* **What is expected**: Return only the lines from the top of the material through the line marked by "filmed with syrup.", unaltered.
— Start Data segment —
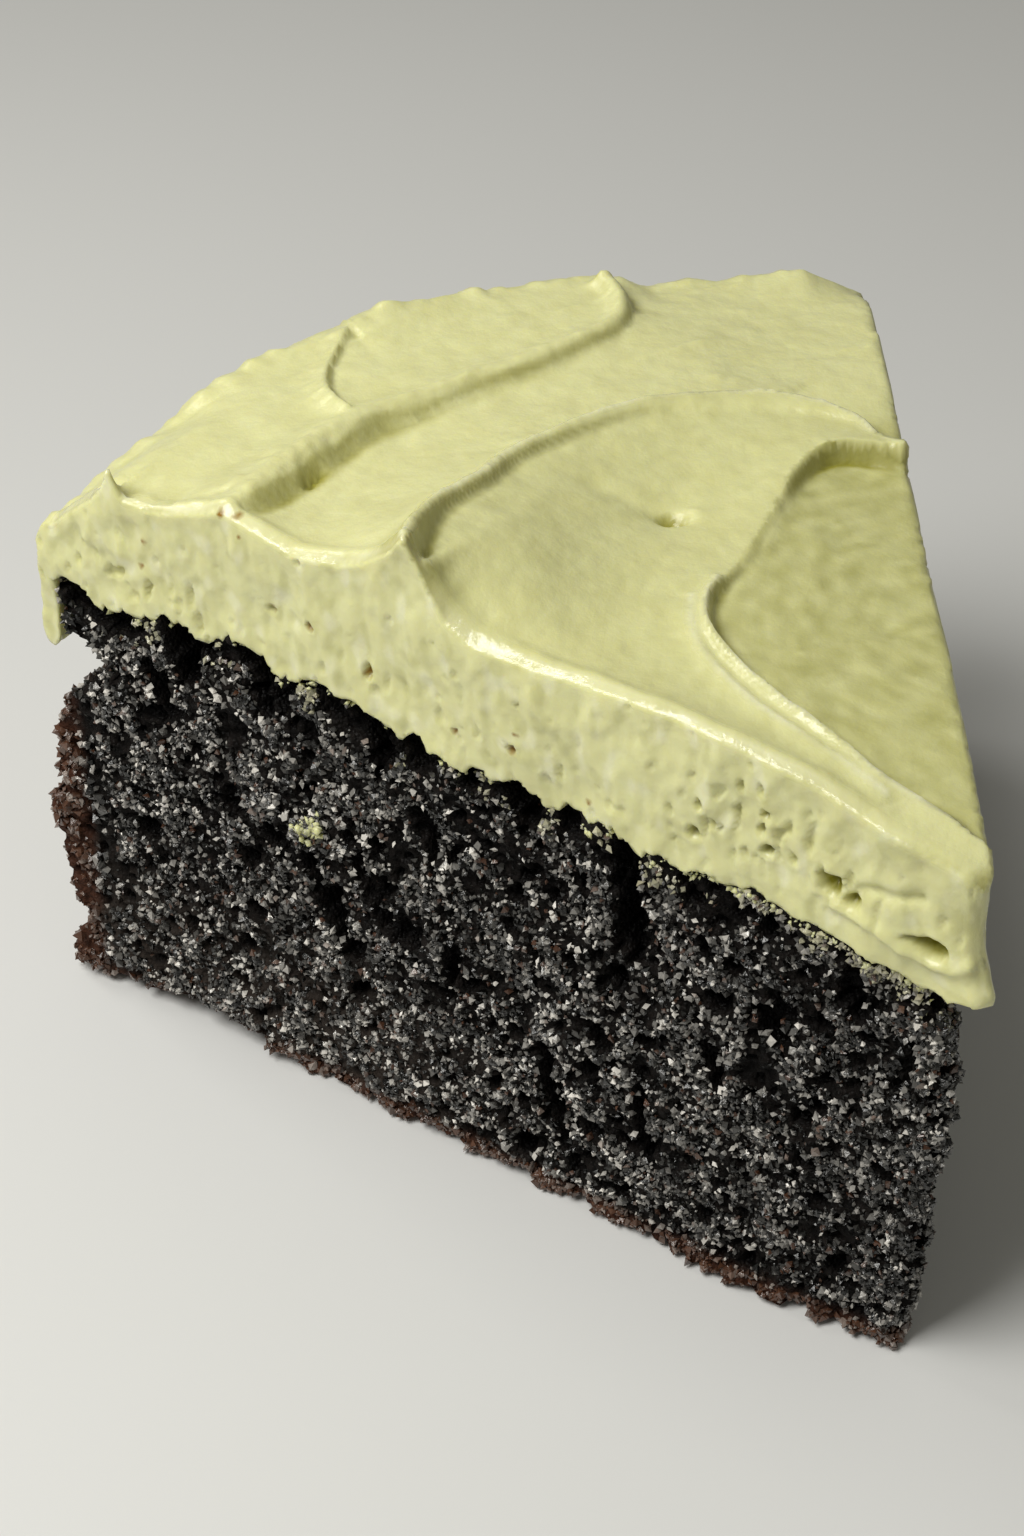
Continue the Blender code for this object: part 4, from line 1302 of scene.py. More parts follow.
@dataclass(frozen=True)
class GrainFinish:
    """Single grains of moist cocoa crumb, rounded by baking and filmed with syrup.

    Each is black, grey or brown by itself, and its wet film throws small, hard highlights. Pale
    grains are painted glints, gathered in clusters, and near the sheet a pale dust. Grains that
    touched the buttercream are creamy, and baked ones are red-brown.
    """

    name: str = "crumb_grains"
    dark: str = "#030302"
    # Painted glints, and pale dust near the sheet
    pale: str = "#E8E3DB"
    brown: str = "#5A3B2A"
    cream: str = "#C4C0A2"
    roughness: float = 0.34
    ior: float = 1.47
    reflection: float = 0.3
    film: float = 0.7
    film_roughness: float = 0.10
    grit_mm: float = 0.22

    def material(self) -> bpy.types.Material:
        """Builds the material.

        Returns:
            The material.
        """
        material, tree, shader = new_material(self.name)
        skin = bump(tree, mottle(tree, self.grit_mm, 2.0), 0.6, 0.12)
        feed(tree, shader, {
            # The pale layer is mostly painted glints
            "Base Color": layered(tree, self.dark, {
                self.pale: stored(tree, "glint_and_dust"), self.brown: stored(tree, "crust"),
                self.cream: stored(tree, "cream")}),
            "Normal": skin, "Coat Normal": skin, "Roughness": self.roughness, "IOR": self.ior,
            "Coat Weight": self.film, "Coat Roughness": self.film_roughness,
            "Specular IOR Level": self.reflection})
        return material


@dataclass(frozen=True)
class FloorFinish:
    """Matt white laminate, which gives the slice a plain pale ground."""

    name: str = "pale_floor"
    colour: str = "#DEDEDD"
    roughness: tuple[float, float] = (0.50, 0.56)
    haze_mm: float = 1000 / 14

    def material(self) -> bpy.types.Material:
        """Builds the material.

        Returns:
            The material.
        """
        material, tree, shader = new_material(self.name)
        haze = mottle(tree, self.haze_mm, 2.0)
        feed(tree, shader, {"Base Color": linear(self.colour),
                            "Roughness": remap(tree, haze, (0.0, 1.0), self.roughness)})
        return material


@dataclass
class Frosting:
    """The swirled buttercream with its cut sides, rolled rim and skirt.

    Steps are the spacing of corners. Shares say how strongly a colour of the finish shows.
    """

    swirl: Swirl
    body: Body
    marks: KnifeMarks = field(default_factory=KnifeMarks)
    finish: ButtercreamFinish = ButtercreamFinish()
    edge_step: float = 0.4
    fine_step: float = 0.38
    broad_step: float = 0.62
    cut_step: float = 0.34
    hidden_coarser: float = 1.4
    under_step: float = 4.0
    rim_inset: float = 0.6
    rim_corners: int = 46
    ridge_zone: float = 2.4
    round_over_left: float = 0.7
    round_over_right: float = 0.5
    # Shares of painted shade in the creases and on the steep flanks
    crease_shade_share: float = 0.85
    steep_shade_share: float = 0.5
    pale_share: float = 0.30
    dull_share: float = 0.28
    # Shares of painted shade on the low side and in the bowl
    low_side_shade_share: float = 0.60
    bowl_shade_share: float = 0.20
    # Keeps the streaks of the other skins apart from the top's
    streaks_apart: float = 500.0
    # Crests that get gloss and a painted highlight
    shining: tuple[str, ...] = ("crown ridge", "bead", "bead shoulder")

    def top_plan(self, outline: list) -> np.ndarray:
        """Plan positions of the top's inner corners, closest together beside the crests.

        Args:
            outline: plan positions around the top.

        Returns:
            The positions, one row each.
        """
        crests = np.vstack([ridge.path(self.fine_step)[:, :2] for ridge in self.swirl.ridges])
        inside = (inset(crests) > 0.6 * self.fine_step) & (np.hypot(*crests.T) < TIN_RADIUS - 1.2)
        crests = spaced(crests[inside], 0.7 * self.fine_step)
        fine, broad = lattice(outline, self.fine_step), lattice(outline, self.broad_step)
        to_crest, from_crest = nearest_gap(fine, crests), nearest_gap(broad, crests)
        fine = fine[(to_crest < self.ridge_zone) & (to_crest > 0.6 * self.fine_step)]
        broad = broad[from_crest > self.ridge_zone + 0.3 * self.broad_step]
        return np.vstack([crests, fine, broad])

    def profile(self, angle: float, top: float, sheet: float) -> np.ndarray:
        """Section of the rolled rim and the skirt.

        Args:
            angle: degrees from the middle, left positive.
            top: height of the top's edge.
            sheet: height of the sheet between the solids.

        Returns:
            Radius and height, down the outside and up the inside, one row each.
        """
        low = self.body.skirt_end(angle)
        inner = LEDGE_RADIUS + SIDE_GAP
        outer = inner + self.body.skirt_thickness
        wave = 0.35 * sin(angle * 0.9) + 0.25 * sin(angle * 2.3 + 2)
        rows = [(99.4, top), (outer - 1.5, top - 0.9), (outer - 0.5 + wave, top - 3.0),
                (outer - 0.6 + wave, 0.5 * (top + sheet)), (outer - 0.6 - wave, sheet),
                (outer, 0.6 * sheet + 0.4 * low), (outer + 0.3, low + 1.3), (outer - 0.7, low),
                (inner + 0.3, low + 0.9), (inner, sheet - 1.6), (inner, sheet)]
        path = smooth_path(rows, 0.5)
        reach = np.concatenate([[0], np.cumsum(np.hypot(*np.diff(path, axis=0).T))])
        even = np.linspace(0, reach[-1], self.rim_corners)
        return np.column_stack([np.interp(even, reach, column) for column in path.T])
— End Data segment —
* **Written solution**:
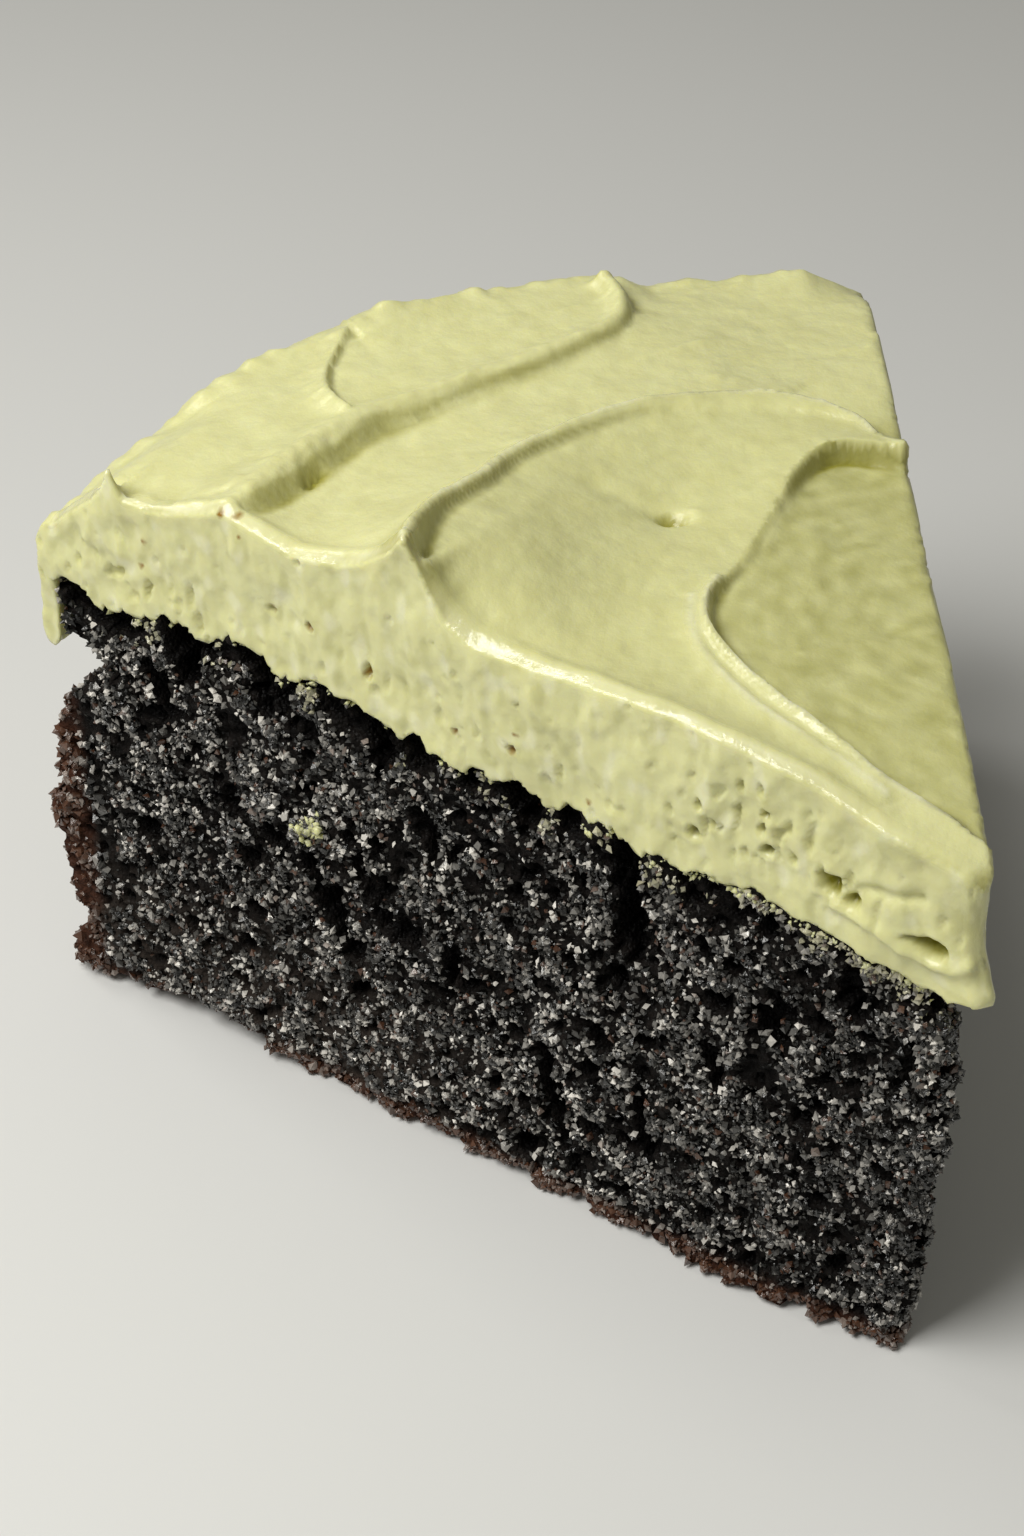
Continue the Blender code for this object: part 4, from line 1302 of scene.py. More parts follow.
@dataclass(frozen=True)
class GrainFinish:
    """Single grains of moist cocoa crumb, rounded by baking and filmed with syrup.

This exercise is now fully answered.